Food, meet fuel

What will we eat when all the corn goes in the gas tank?

Published November 29, 2006 12:15AM (EST)

As biofuel production ramps up, the price of energy crops that are also consumed as food will rise. This is clear already in the case of corn. Scenario planning conducted by researchers at the International Food Policy Research Institute predicts that it will also be true for many other crops, including cassava, sugar beet, wheat, and sugarcane.

The analysis is part of an avalanche of bioenergy and agriculture reports published by IFPRI in November. Biofuel geeks can and should plunder at will. But a companion article authored by Joachim von Braun , the director general of IFPRI and R. K. Pachauri, director general of The Energy and Resources Institute (TERI), titled "The Promises and Challenges of Biofuels for the Poor in Developing Countries," asks the $64,000 question: "Will crop production for biofuels compete with and drive out food production, thereby increasing food insecurity?"

Their qualified answer: Not necessarily.

Von Braun and Pachauri make a crucial point mentioned previously in biofuel coverage at How the World Works:

...It is now well understood that food insecurity is a result not simply of a lack of food availability, but poverty. Food-insecure people do not have the income to buy the food that is available. If increased production of biofuels can raise the incomes of small farmers and rural laborers in developing countries, it may in fact improve food security.

The authors also note that "research can -- and must -- help enhance overall crop productivity" so as to reduce energy crop pressure on food production. But that's exactly where things start getting tricky. Let's take a closer look at the IFPRI scenario planning. Scenario 1 assumes "aggressive biofuel growth without technological improvements." Scenario 2 assumes the development of cellulosic technology, a kind of holy grail for biofuel advocates that would greatly expand the available feedstocks (and diminish the appetite for food crops) for energy production. Scenario 3 includes, in addition to cellulosic technology, "the effect of investments in crop technology that would lead to increased productivity over time, in order to better support the expansion of feedstock supply in response to growth in biofuel demand."

In every case, prices for food crops will go up. But they will rise the least in Scenario 3.

The results show a "food-versus-fuel" trade-off in cases where innovations and technology investments are largely absent and where trade and subsidy policies are failing. In view of past agricultural policy, such a scenario cannot be ruled out, unfortunately, but it could certainly be avoided. This bleak picture changes considerably when biofuel and crop production technology advancements are taken into account. Although there is some uncertainty about the timing of eventual large-scale use of cellulosic conversion technologies for biofuel production, the potential benefits are well recognized in the literature, making a strong case for further research in that area.
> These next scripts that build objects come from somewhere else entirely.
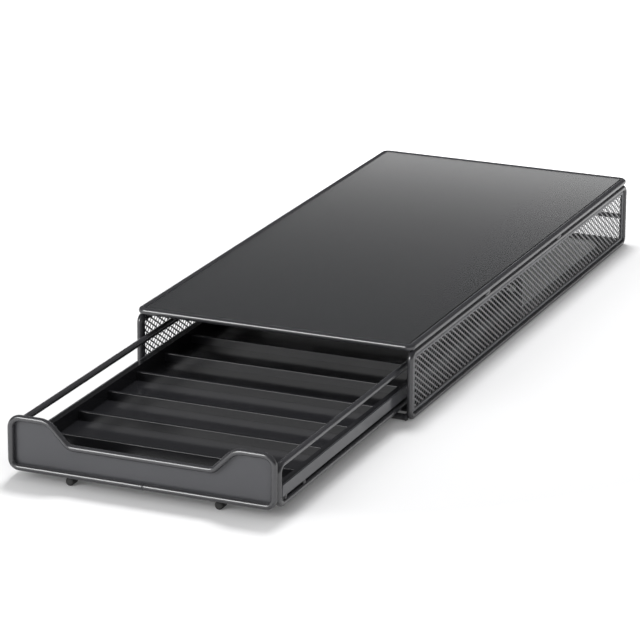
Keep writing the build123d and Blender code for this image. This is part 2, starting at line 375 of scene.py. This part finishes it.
def added_bump(tree, shader, height, strength, distance, after=None):
    """Bumps the surface by a noise value, on top of an earlier bump if one is given."""
    node = tree.nodes.new("ShaderNodeBump")
    node.inputs["Strength"].default_value = strength
    node.inputs["Distance"].default_value = distance
    tree.links.new(height, node.inputs["Height"])
    if after is not None:
        tree.links.new(after, node.inputs["Normal"])
    tree.links.new(node.outputs["Normal"], shader.inputs["Normal"])
    return node.outputs["Normal"]


def scaled(colour, factor):
    return tuple(min(1.0, channel * factor) for channel in colour)


# Scales of the noises, in cells to the metre: powder coat, enamel and rubber
CLOUD, RUB, SPECK, GRAIN, PEEL = 22.0, 60.0, 2600.0, 1500.0, 330.0
DUST, SMEAR, RIPPLE = 900.0, 45.0, 260.0
SCUFF, SHEEN, PITS = 500.0, 900.0, 2400.0
GRAIN_HEIGHT = 0.02 * MM
PEEL_HEIGHT = 0.03 * MM
HEM_EDGE = (1.3 * MM, 1.1 * MM)  # where the tray's hem begins, in from its outer face


def powder_coat(name, colour, roughness, grain, peel, specular=0.5, patches=1.0):
    """Baked powder coat: fine grain, a faint orange peel and uneven colour and gloss."""
    material, tree, shader = new_material(name)
    tone = spread(tree, noise_at(tree, CLOUD, 3.0), 0.0, 1.0, 0.35, 0.65)
    uneven = 0.06 * patches
    base = mixed_colour(tree, tone, scaled(colour, 1 - uneven), scaled(colour, 1 + uneven))
    dots = spread(tree, noise_at(tree, SPECK, 1.0), 0.0, 0.35 * patches, 0.55, 0.8)
    flecked = mixed_colour(tree, dots, base, scaled(colour, 1.5))
    tree.links.new(flecked, shader.inputs["Base Color"])
    smooth, dull = roughness * (1 - 0.08 * patches), roughness * (1 + 0.1 * patches)
    gloss = spread(tree, noise_at(tree, RUB, 4.0, 0.6), smooth, dull)
    tree.links.new(gloss, shader.inputs["Roughness"])
    first = added_bump(tree, shader, noise_at(tree, GRAIN, 2.0), grain, GRAIN_HEIGHT)
    added_bump(tree, shader, noise_at(tree, PEEL, 1.0), peel, PEEL_HEIGHT, first)
    shader.inputs["Specular IOR Level"].default_value = specular
    shader.inputs["IOR"].default_value = 1.5
    return material


def tray_gloss(name, colour):
    """Wet-looking black enamel with faint dust; the outer hem has the panel's colour."""
    material, tree, shader = new_material(name)
    dust = spread(tree, noise_at(tree, DUST, 3.0), 0.0, 0.06, 0.55, 0.8)
    base = mixed_colour(tree, dust, colour, scaled(colour, 5.0))
    parts = tree.nodes.new("ShaderNodeSeparateXYZ")
    tree.links.new(tree.nodes["Place"].outputs["Object"], parts.inputs["Vector"])
    outward = tree.nodes.new("ShaderNodeMath")
    outward.operation = "ABSOLUTE"
    tree.links.new(parts.outputs["X"], outward.inputs[0])
    outer_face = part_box("pod_tray")[1].x
    edge = [outer_face - depth for depth in HEM_EDGE]
    hem = spread(tree, outward.outputs[0], 0.0, 1.0, *edge)
    # The tray's hem takes the panel's colour with its painted light.
    both = mixed_colour(tree, hem, base, settings().colours.panel)
    tree.links.new(both, shader.inputs["Base Color"])
    gloss = spread(tree, noise_at(tree, SMEAR, 4.0), 0.15, 0.19)
    tree.links.new(gloss, shader.inputs["Roughness"])
    shader.inputs["Specular IOR Level"].default_value = 0.3
    added_bump(tree, shader, noise_at(tree, RIPPLE, 1.0), 0.05, PEEL_HEIGHT)
    return material


def moulded_rubber(name, colour):
    """Matt rubber with a fine pitted skin and scuffed high spots."""
    material, tree, shader = new_material(name)
    scuff = spread(tree, noise_at(tree, SCUFF, 4.0, 0.7), 0.0, 0.6, 0.5, 0.75)
    base = mixed_colour(tree, scuff, colour, scaled(colour, 1.9))
    tree.links.new(base, shader.inputs["Base Color"])
    gloss = spread(tree, noise_at(tree, SHEEN, 2.0), 0.55, 0.75)
    tree.links.new(gloss, shader.inputs["Roughness"])
    added_bump(tree, shader, noise_at(tree, PITS, 3.0), 0.5, PEEL_HEIGHT)
    return material


def finish(name):
    """The finish of that name, made once."""
    if name in bpy.data.materials:
        return bpy.data.materials[name]
    colours = settings().colours
    # Maker, colour, and for a powder coat its roughness, grain, peel, specular and patches
    maker, colour, values = {
        # The lid's colour carries painted shade, the panel's and the nets' painted light.
        "lid_coat": (powder_coat, colours.lid, (0.27, 0.0, 0.0, 0.5, 0.1)),
        "panel_coat": (powder_coat, colours.panel, (0.3, 0.1, 0.05, 0.5, 0.5)),
        "bar_coat": (powder_coat, colours.bar, (0.24, 0.2, 0.12, 0.8)),
        "net_coat": (powder_coat, colours.net, (0.4, 0.3, 0.2)),
        "weld_coat": (powder_coat, scaled(colours.bar, 0.9), (0.3, 0.5, 0.6)),
        "tray_enamel": (tray_gloss, colours.tray, ()),
        "glide_rubber": (moulded_rubber, colours.rubber, ()),
    }[name]
    return maker(name, colour, *values)


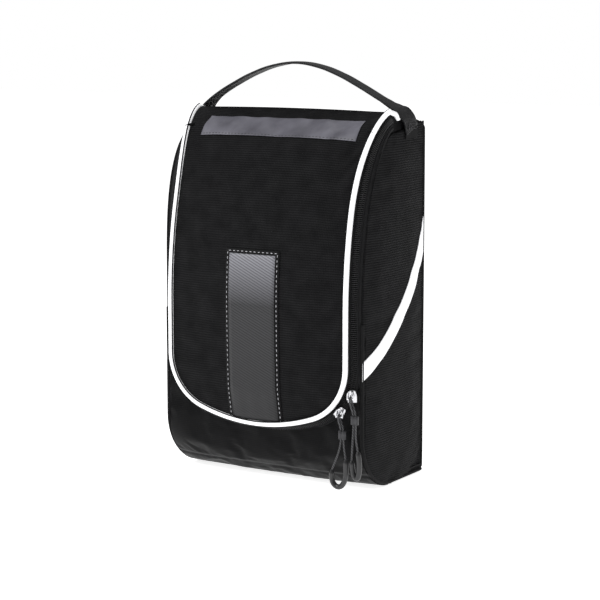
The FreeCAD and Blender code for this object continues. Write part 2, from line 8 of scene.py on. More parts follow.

IFPRI has long been associated with the advances in food technology that led to the much-debated Green Revolution, so it's no surprise to see the organization placing optimistic bets on new technologies. (Although it should be noted that many of the studies included in the Bioenergy and Agriculture omnibus pay close attention to the necessity for sustainable agricultural practices that are environmentally sound, including my favorite new phrase: "rational residue management.") What is troubling is that it seems clear from IFPRI's analysis that avoiding a negative trade-off between energy crops and food security will require two major steps: the speedy development of new technologies, and the careful management of their implementation so as to benefit poor farmers and rural laborers.

The problem is that those two requirements may be in direct conflict. If the recent past is any guide, new biotechnological innovations will be owned by private corporations (in contrast to the Green Revolution, where advances in crop breeding were mostly developed by government-funded institutions.) Another brief in the Bioenergy and Agriculture collection observes that "Private investment... threatens to result in the locking up of a large proportion of enabling technologies under various intellectual property protection mechanisms, as is already happening with, for example, critical enzymes in the biofuel production process."

Private investors rarely have the interests of poor farmers and rural laborers at heart, not to mention sustainable agricultural practices or environmental responsibility. If we're going to avoid a disaster in which corporate biofuel production results in surging food crop prices and environmental devastation, governments will be required to take a forceful leadership role. Left to itself, the market will undoubtedly wreak havoc.

If I seem, lately, to be more and more obsessed with biofuels, well, that's because it is the story that never stops giving. The tentacles of biofuels drag trade policy, intellectual property concerns, development economics, energy policy, climate change, sustainable agriculture, advanced biotechnology and the interplay between the government and the market into one gaping maw. That's good stuff.